• SET EXERCISE: Repeat the lines of the data that follow, please, starting at the first and stopping after the one with "return biggest(shape)".

----------

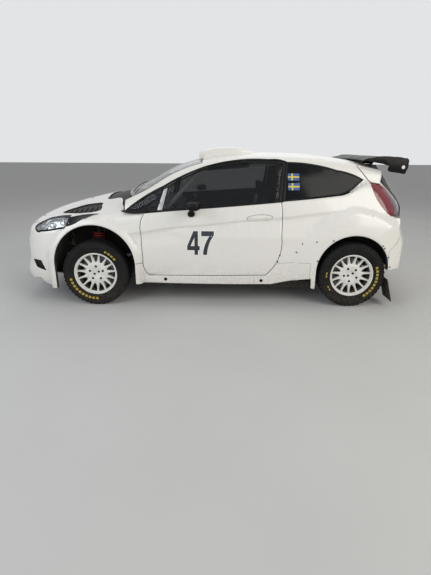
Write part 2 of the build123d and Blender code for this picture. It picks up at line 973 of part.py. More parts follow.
def rear_suspension():
    """Twist beam with trailing arms, hub carriers, springs and dampers."""
    shape = drum_y(1090, 229, 26, -600, 600)
    for side in (-1, 1):
        shape += tube([(985, side * 602, 300), (1090, side * 602, 262), (1340, side * 612, 318)], 25)
        shape += drum_y(REAR_AXLE_X, AXLE_Z, 58, side * 590, side * 655)
        shape += Pos(REAR_AXLE_X + 10, side * 640, 530) * Cylinder(20, 400)
        shape += Pos(REAR_AXLE_X + 10, side * 640, 560) * Cylinder(26, 180)
    return biggest(shape)


def exhaust():
    """Front pipe, silencer and tail pipe."""
    pipe = tube([(-985, 0, 216), (-800, 0, 289), (1110, 0, 289), (1270, -120, 325)], 27, 80)
    box = fillet(block(1240, 1640, -260, 20, 262, 386).edges().filter_by(Axis.X), 40)
    tail = tube([(1600, -200, 300), (1700, -240, 262), (1800, -300, 258), (1930, -300, 258)], 25, 50)
    return biggest(pipe + box + tail)


def mudflap():
    """The flap hanging behind the left rear wheel."""
    narrow = side_prism([(1672, 394), (1678, 394), (1686, 290), (1680, 290)], -796, -690)
    wide = side_prism([(1680, 290), (1686, 290), (1754, 62), (1748, 62)], -896, -690)
    return biggest(narrow + wide)


keep_list = {}


def keep(name, shape):
    """One node: a solid, or a list of solids that do not touch."""
    keep_list[name] = Compound(children=shape) if isinstance(shape, list) else shape


def both(shape):
    """The solids of one side and their mirror images."""
    solids = shape if isinstance(shape, list) else [shape]
    return solids + [other_side(s) for s in solids]


for name, left in (
    ("door", door()),
    ("door_glass", door_glass()),
    ("mirror", mirror_left()),
    ("side_frame", side_frame()),
    ("front_wing", fender()),
):
    keep("left_" + name, left)
    keep("right_" + name, other_side(left))

keep("side_glass", both(side_glass()))
keep("roof_panel", roof_panel())
keep("roof_scoop", roof_scoop())
keep("windscreen", windscreen())
keep("cowl", cowl())
keep("bonnet", bonnet())
keep("headlights", both(headlight()))
keep("tail_lights", both(tail_light()))
keep("front_bumper", front_bumper())
keep("grille", grille())
keep("rear_bumper", rear_bumper())
keep("tailgate", tailgate())
keep("tailgate_glass", tailgate_glass())
keep("rear_wing", rear_wing())
keep("floor_pan", floor_pan())
keep("dashboard", dashboard())
keep("seats", both(seat(-SEAT_Y)))
keep("roll_cage", roll_cage())
keep("steering_wheel", steering_wheel())
keep("front_chassis", front_chassis())
keep("rear_suspension", rear_suspension())
keep("exhaust", exhaust())
keep("mudflaps", both(mudflap()))

for end, x in (("front", FRONT_AXLE_X), ("rear", REAR_AXLE_X)):
    for hand, side in (("left", -1), ("right", 1)):
        rim, tyre = wheel(x, side)
        keep(f"{end}_{hand}_rim", rim)
        keep(f"{end}_{hand}_tyre", tyre)

for hand, side in (("left", -1), ("right", 1)):
    keep(f"{hand}_knuckle", knuckle(side))

ENGINE = (-1560, -1010, -300, 300, 260, 780)
SUMP_GUARD = [(-1820, 190), (-1780, 168), (-780, 168), (-780, 178), (-1778, 178), (-1812, 196)]
keep("engine_block", block(*ENGINE))
keep("sump_guard", side_prism(SUMP_GUARD, -360, 360))

os.makedirs("parts", exist_ok=True)
for name, shape in keep_list.items():
    export_step(shape, f"parts/{name}.step")
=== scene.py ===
import math

import bmesh
import bpy
import numpy as np
from bpy.props import FloatProperty, FloatVectorProperty, IntProperty, PointerProperty, StringProperty
from mathutils import Matrix, Vector
from mathutils.geometry import delaunay_2d_cdt


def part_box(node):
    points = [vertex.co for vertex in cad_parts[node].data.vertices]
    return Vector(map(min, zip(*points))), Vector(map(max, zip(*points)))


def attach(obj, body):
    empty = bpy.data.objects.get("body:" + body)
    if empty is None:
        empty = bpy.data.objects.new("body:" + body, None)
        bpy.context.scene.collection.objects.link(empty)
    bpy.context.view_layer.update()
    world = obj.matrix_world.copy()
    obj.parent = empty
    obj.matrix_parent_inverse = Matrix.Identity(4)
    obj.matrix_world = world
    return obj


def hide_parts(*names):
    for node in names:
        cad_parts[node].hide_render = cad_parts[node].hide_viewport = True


bl_info = {
    "name": "Rally car",
    "version": (1, 0, 0),
    "blender": (4, 5, 0),
    "location": "3D View > Sidebar > Rally Car",
    "description": "Builds the skin, glass, wheels and cabin of a three-door rally car on its packed frame",
    "category": "Object",
}

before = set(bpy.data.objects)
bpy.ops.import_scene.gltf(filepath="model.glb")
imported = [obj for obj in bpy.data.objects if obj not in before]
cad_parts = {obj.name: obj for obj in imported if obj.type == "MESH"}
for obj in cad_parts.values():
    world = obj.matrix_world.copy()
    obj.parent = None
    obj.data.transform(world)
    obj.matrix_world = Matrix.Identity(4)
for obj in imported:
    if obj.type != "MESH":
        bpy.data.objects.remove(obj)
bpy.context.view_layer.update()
MM = 0.001

# All sizes below are millimetres in the frame's own axes: +X to the rear, +Z up, the car's left is -Y.

# z, x of the nose, x of the tail, half width at the doors
LOWER_LEVELS = [
    (124, -1846, 1834, 802),
    (150, -1880, 1850, 812),
    (232, -1966, 1918, 838),
    (295, -1976, 1945, 846),
    (440, -1936, 1971, 863),
    (580, -1928, 1974, 868),
    (700, -1905, 1932, 864),
    (800, -1880, 1918, 854),
    (900, -1850, 1912, 836),
    (1000, -1800, 1884, 808),
    (1130, -1700, 1786, 762),
    (1210, -1600, 1700, 726),
]
# x, z 740 mm out, z on the centre line
BONNET_STATIONS = [
    (-2010, 640, 715),
    (-1880, 708, 785),
    (-1700, 795, 862),
    (-1500, 850, 920),
    (-1300, 874, 970),
    (-1100, 892, 1016),
    (-860, 922, 1070),
    (-620, 960, 1140),
]
# x, half width at the bottom, half width at the rail, z of the rail, z on the centre line
CABIN_STATIONS = [
    (-980, 784, 742, 958, 1024),
    (-880, 792, 738, 996, 1068),
    (-660, 812, 712, 1098, 1170),
    (-370, 824, 680, 1262, 1322),
    (-110, 828, 656, 1350, 1392),
    (200, 830, 636, 1392, 1430),
    (550, 826, 626, 1404, 1446),
    (900, 816, 616, 1392, 1438),
    (1250, 794, 600, 1352, 1400),
    (1400, 776, 592, 1328, 1377),
    (1640, 740, 580, 1280, 1330),
]
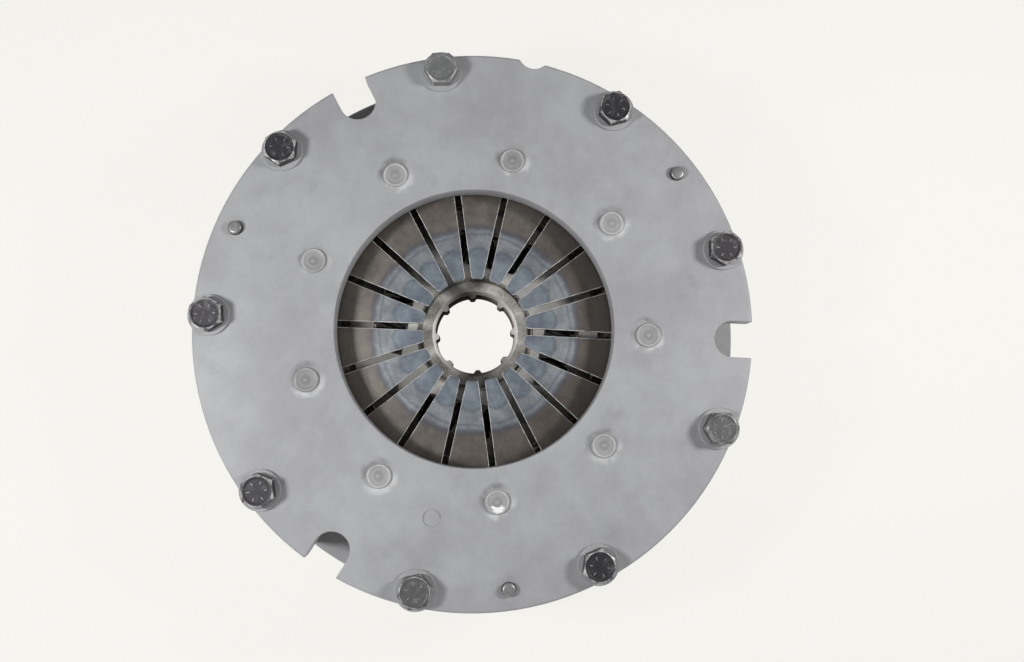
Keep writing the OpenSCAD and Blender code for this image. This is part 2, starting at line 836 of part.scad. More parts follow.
module segment_rivets() {
    low_z = cushion_z;
    high_z = drive_plate_top_z;
    color("dimgray")
    for (turn = [-segment_rivet_turn, segment_rivet_turn])
        around(segment_count, turn)
            translate([segment_rivet_r, 0, 0])
                headed_pin(low_z, high_z, segment_rivet_d / 2,
                           segment_rivet_head_d / 2, segment_rivet_head_t);
}

// A rivet from z = low to z = high with a head outside each end
module headed_pin(low, high, shank_r, head_r, head_t) {
    edge = head_t / 3;
    rotate_extrude()
        polygon([[0, low - head_t], [head_r - edge, low - head_t], [head_r, low - edge],
                 [head_r, low], [shank_r, low], [shank_r, high], [head_r, high],
                 [head_r, high + edge], [head_r - edge, high + head_t], [0, high + head_t]]);
}

// Shouldered pins that space the two damper plates and stop the hub flange
module stop_pins() {
    front_seat_z = drive_plate_z;
    rear_seat_z = retainer_z + retainer_t;
    color("dimgray")
    around(damper_count, stop_phase)
        translate([stop_r, 0, 0]) {
            headed_pin(retainer_z, drive_plate_top_z, stop_end_d / 2, stop_d / 2, stop_head_t);
            translate([0, 0, rear_seat_z])
                cylinder(d = stop_d, h = front_seat_z - rear_seat_z);
        }
}

// Coil with closed ends: its pitch is tight over the first and last turn
wire_sides = 6;
coil_steps = 16;
coil_mean_r = (coil_d - coil_wire_d) / 2;
coil_span = coil_len - coil_wire_d;
closed_pitch = coil_wire_d + 0.15;
open_pitch = (coil_span - 2 * closed_pitch) / (coil_turns - 2);
function coil_height(turn) =
    turn < 1 ? turn * closed_pitch :
    turn > coil_turns - 1 ? coil_span - (coil_turns - turn) * closed_pitch :
    closed_pitch + (turn - 1) * open_pitch;
function coil_ring(turn) = [for (k = [0 : wire_sides - 1])
    let (a = turn * 360, b = k * 360 / wire_sides, r = coil_mean_r + coil_wire_d / 2 * cos(b))
    [r * cos(a), r * sin(a), coil_height(turn) + coil_wire_d / 2 * sin(b)]];

module coil_spring() {
    rings = coil_turns * coil_steps;
    points = [for (i = [0 : rings]) each coil_ring(i / coil_steps)];
    sides = [for (i = [0 : rings - 1], k = [0 : wire_sides - 1])
        let (a = i * wire_sides + k, b = i * wire_sides + (k + 1) % wire_sides)
        [b, a, a + wire_sides, b + wire_sides]];
    first_end = [for (k = [0 : wire_sides - 1]) k];
    last_end = [for (k = [wire_sides - 1 : -1 : 0]) rings * wire_sides + k];
    polyhedron(points, concat(sides, [first_end, last_end]), convexity = 8);
}

module damper_springs() {
    color([0.15, 0.15, 0.17])
    around(damper_count, damper_phase)
        translate([damper_r, coil_len / 2 - coil_wire_d / 2, coil_z])
            rotate([90, 0, 0])
                coil_spring();
}

// Ring between the hub flange and the drive plate, with a sleeve that centres the plate
module friction_ring_front() {
    low_z = drive_plate_z - front_ring_t;
    sleeve_top_z = drive_plate_top_z + 0.5;
    color([0.2, 0.2, 0.19])
    rotate_extrude()
        polygon([[ring_bore_r, low_z], [friction_ring_r, low_z],
                 [friction_ring_r, drive_plate_z], [sleeve_r, drive_plate_z],
                 [sleeve_r, sleeve_top_z], [ring_bore_r, sleeve_top_z]]);
}

module friction_ring_rear() {
    color([0.2, 0.2, 0.19])
    translate([0, 0, rear_ring_z])
        flat_ring(ring_bore_r, friction_ring_r, rear_ring_t);
}

// Conical washer that loads the friction rings: its inner edge is on the retainer plate
module load_washer() {
    r_in = sleeve_r + 0.6;
    r_out = friction_ring_r - 0.3;
    color("slategray")
    translate([0, 0, load_washer_z])
        rotate_extrude()
            polygon([[r_in, 0], [r_out, load_washer_h - load_washer_t],
                     [r_out, load_washer_h], [r_in, load_washer_t]]);
}

// Outline of the spline bore: a circle with teeth that point inwards
module spline_outline() {
    difference() {
        circle(r = bore_r);
        around(tooth_count, spline_phase)
            polygon([[bore_r + 1, tooth_foot_w / 2], [bore_r - 0.2, tooth_foot_w / 2],
                     [bore_r - tooth_h, tooth_tip_w / 2], [bore_r - tooth_h, -tooth_tip_w / 2],
                     [bore_r - 0.2, -tooth_foot_w / 2], [bore_r + 1, -tooth_foot_w / 2]]);
    }
}

// Outline of the hub flange: slots for the springs and notches for the stop pins
module flange_outline() {
    slot_len = coil_len + 2 * coil_play;
    slot_in_r = damper_r - damper_window_w / 2;
    difference() {
        circle(r = flange_r);
        around(damper_count, damper_phase)
            translate([slot_in_r, -slot_len / 2])
                square([2 * flange_r, slot_len]);
        around(damper_count, stop_phase)
            stop_notch();
    }
}

// A notch that lets a stop pin swing by the twist angle each way, and a little play
module stop_notch() {
    floor_r = stop_r - stop_d / 2 - 0.6;
    reach = 2 * flange_r;
    side_deg = stop_notch_deg + 0.3;
    difference() {
        polygon([[0, 0], [reach * cos(side_deg), -reach * sin(side_deg)],
                 [reach * cos(side_deg), reach * sin(side_deg)]]);
        circle(r = floor_r);
    }
}

// Hub: barrel with a spline bore and a flange that the damper springs push on
module splined_hub() {
    bevel_reach = bore_bevel + tooth_h;
    bevel_r = bore_r + bore_bevel;
    edge = 1;
    color([0.5, 0.49, 0.47])
    difference() {
        union() {
            translate([0, 0, hub_rear_z])
                bevelled_ring(bore_r - tooth_h - 1, barrel_r, hub_front_z - hub_rear_z, edge);
            translate([0, 0, flange_z])
                linear_extrude(flange_t)
                    difference() {
                        flange_outline();
                        circle(r = barrel_r - 1);
                    }
        }
        translate([0, 0, hub_rear_z - cut])
            linear_extrude(hub_front_z - hub_rear_z + 2 * cut)
                spline_outline();
        translate([0, 0, hub_front_z - bevel_reach])
            cylinder(r1 = bevel_r - bevel_reach, r2 = bevel_r + cut, h = bevel_reach + cut);
        translate([0, 0, hub_rear_z - cut])
            cylinder(r1 = bevel_r + cut, r2 = bevel_r - bevel_reach, h = bevel_reach + cut);
    }
}

cover();
housing_ring();
back_plate();
cover_bolts();
bolt_washers();
dowel_pins();
diaphragm_spring();
fulcrum_rivets();
fulcrum_ring_front();
fulcrum_ring_rear();
pressure_plate();
retractor_clips();
clip_screws();
facing_front();
facing_rear();
cushion_segments();
facing_rivets();
drive_plate();
retainer_plate();
segment_rivets();
stop_pins();
damper_springs();
friction_ring_front();
friction_ring_rear();
load_washer();
splined_hub();
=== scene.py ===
"""Looks of a power take-off clutch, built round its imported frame. Metres, +Z out of the cover."""

import json
import math

import bmesh
import bpy
from mathutils import Matrix, Vector


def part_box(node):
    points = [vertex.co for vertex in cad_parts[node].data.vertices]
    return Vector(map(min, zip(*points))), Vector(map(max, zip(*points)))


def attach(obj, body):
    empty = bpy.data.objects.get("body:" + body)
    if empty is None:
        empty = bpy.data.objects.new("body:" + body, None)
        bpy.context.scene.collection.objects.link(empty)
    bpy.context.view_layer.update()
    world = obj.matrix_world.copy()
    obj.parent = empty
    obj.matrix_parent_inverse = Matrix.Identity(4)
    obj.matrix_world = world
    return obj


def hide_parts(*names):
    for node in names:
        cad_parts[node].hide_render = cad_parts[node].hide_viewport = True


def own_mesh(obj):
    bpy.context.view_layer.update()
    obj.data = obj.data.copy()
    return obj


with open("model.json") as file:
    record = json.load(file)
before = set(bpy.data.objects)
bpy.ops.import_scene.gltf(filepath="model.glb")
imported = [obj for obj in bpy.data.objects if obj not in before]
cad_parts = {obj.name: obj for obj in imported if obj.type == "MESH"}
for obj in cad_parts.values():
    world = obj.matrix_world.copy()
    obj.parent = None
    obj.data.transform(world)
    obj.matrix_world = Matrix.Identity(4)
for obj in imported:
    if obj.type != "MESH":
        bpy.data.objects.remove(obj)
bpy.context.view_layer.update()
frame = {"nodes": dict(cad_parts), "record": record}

MM = 0.001

# Places taken from the frame
COVER_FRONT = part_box("cover")[1].z
BOLT_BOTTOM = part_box("cover_bolts")[0].z
WASHER_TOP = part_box("bolt_washers")[1].z
HUB_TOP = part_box("splined_hub")[1].z
MOUNTS = {mount["name"]: mount for mount in frame["record"]["mounts"]}
STUDS = MOUNTS["flywheel_studs"]["dims"]
BOLT_CIRCLE_R = STUDS["pcd_mm"] / 2 * MM
BOLT_COUNT = STUDS["count"]

# Sizes that several pieces and finishes share
FINGER_COUNT = 18
FINGER_DEG = 360 / FINGER_COUNT
RIVET_COUNT = 9
RIVET_CIRCLE_R = 102.5 * MM
BOLT_WORN, BOLT_MARK, BOLT_BEVEL = 1, 2, 3


def spread(count, phase=0.0):
    """Angles in degrees of count things spaced evenly round the axis."""
    return [phase + i * 360 / count for i in range(count)]


def turned(degrees, x=0.0, y=0.0, z=0.0):
    """The matrix that moves a thing to x, y, z and then turns it round the clutch's axis."""
    return Matrix.Rotation(math.radians(degrees), 4, "Z") @ Matrix.Translation((x, y, z))


# Camera, floor and light

def make_camera():
    data = bpy.data.cameras.new("camera")
    data.lens = 34.6666
    data.sensor_width = 36
    camera = bpy.data.objects.new("camera", data)
    camera.location = (0.005367, -0.054648, 0.647686)
    camera.rotation_euler = [math.radians(a) for a in (5.2108, -1.8723, 2.4455)]
    bpy.context.scene.collection.objects.link(camera)
    bpy.context.scene.camera = camera


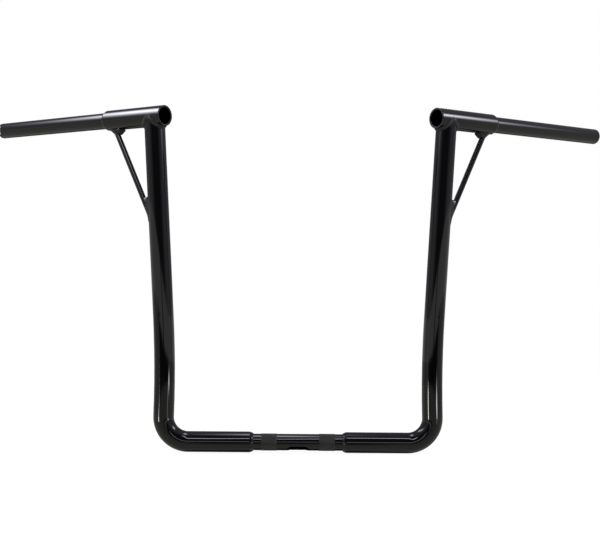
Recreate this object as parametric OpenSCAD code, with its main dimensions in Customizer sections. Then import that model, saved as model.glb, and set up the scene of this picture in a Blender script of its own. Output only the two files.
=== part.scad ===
// Tall welded steel handlebar for a motorcycle. A thin centre bar with two knurled clamp bands
// runs into two fat bent risers. A fat cross tube lies on each riser, swept back, with its inner
// mouth left open. A thin grip tube runs on from it, and a slanted rod braces it to the riser.
// X runs along the centre bar, Z points up and Y points back towards the rider.
// The origin is the middle of the centre bar, on its axis. All sizes are in millimetres.

/* [Clamp section] */
// Outside diameter of the centre bar and the grip tubes
bar_d = 25.4; // [20:0.1:32]
// Wall of the centre bar
bar_wall = 3.05; // [2:0.05:4.5]
// Distance between the middles of the two knurled bands
clamp_spacing = 88.9; // [70:0.1:110]
// Width of one knurled band
knurl_w = 24; // [16:0.5:30]
// Height of the knurl over the plain bar
knurl_rise = 0.2; // [0.16:0.01:0.4]
// Thin bar that shows between the two leg welds
bare_w = 137.2; // [134:0.1:170]
// Length of bar inside each leg
bar_plug = 45; // [25:1:60]
// Length of the wire slot in the underside
slot_len = 36; // [20:1:50]
// Width of the wire slot
slot_w = 16; // [10:0.5:18]
// Turn of the wire slot from straight down towards the front
slot_turn = 27; // [0:1:60]

/* [Risers] */
// Wall of the risers and the cross tubes
tube_wall = 3.05; // [2:0.05:4.5]
// Height from the centre bar's axis to the cross tubes' axes
rise = 498; // [400:1:620]
// Distance between the risers' upper stretches, carried down to the centre bar
riser_span = 396; // [300:1:500]
// Radius of the bend from leg to riser, at the tube's middle
bend_r = 38; // [32:1:60]
// How much the wall loses on each face in that bend
bend_slim = 0.02; // [0.01:0.01:0.1]
// Inward lean of the riser just above that bend
lean_in = 2; // [0.5:0.5:4]
// Outward lean of the riser's upper stretch
lean_out = 3; // [1:0.5:5]
// Radius of the long bend between the two leans
slow_bend_r = 1750; // [1200:10:2100]

/* [Cross tubes] */
// Turn of the cross tubes and grips, back from the centre bar's line
sweep = 37; // [0:1:45]
// From the riser's axis in to the open mouth
mouth_reach = 22.3; // [20:0.1:40]
// From the riser's axis out to the shoulder
shoulder_reach = 97.6; // [85:0.1:140]
// Bevel inside the mouth and round the tubes' cut ends
end_bevel = 0.8; // [0.3:0.1:1.5]
// Diameter of the wire passage from the cross tube down into the riser
passage_d = 16; // [8:0.5:18]

/* [Grip tubes] */
// From the riser's axis out to the end of the grip tube
grip_reach = 355.6; // [280:0.1:430]
// Wall of the grip tubes
grip_wall = 2.8; // [2:0.05:4]
// Length of grip tube inside the cross tube
grip_plug = 50; // [30:1:55]
// Width of the throttle notch in the left grip's end
notch_w = 10; // [6:0.5:14]
// Depth of the throttle notch
notch_deep = 7; // [4:0.5:14]
// Radius in the inner corners of the throttle notch
notch_r = 2; // [0.5:0.5:3]

/* [Braces] */
// Diameter of the brace rods
brace_d = 8.6; // [6:0.1:11]
// Where a brace meets the cross tube, out from the riser's axis
brace_reach = 82.7; // [65:0.1:95]
// Height of a brace from the riser's side up to the cross tube's underside
brace_h = 132; // [100:1:150]

/* [Welds] */
// Length of the bead at the leg's end along the centre bar
leg_bead = 5.4; // [4:0.1:8]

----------

• SOLUTION FOR THIS TASK:
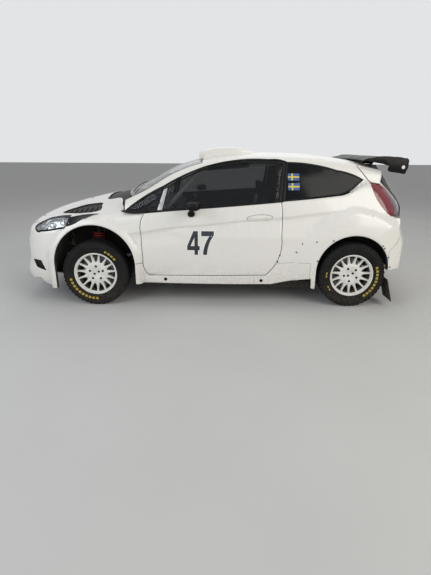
Write part 2 of the build123d and Blender code for this picture. It picks up at line 973 of part.py. More parts follow.
def rear_suspension():
    """Twist beam with trailing arms, hub carriers, springs and dampers."""
    shape = drum_y(1090, 229, 26, -600, 600)
    for side in (-1, 1):
        shape += tube([(985, side * 602, 300), (1090, side * 602, 262), (1340, side * 612, 318)], 25)
        shape += drum_y(REAR_AXLE_X, AXLE_Z, 58, side * 590, side * 655)
        shape += Pos(REAR_AXLE_X + 10, side * 640, 530) * Cylinder(20, 400)
        shape += Pos(REAR_AXLE_X + 10, side * 640, 560) * Cylinder(26, 180)
    return biggest(shape)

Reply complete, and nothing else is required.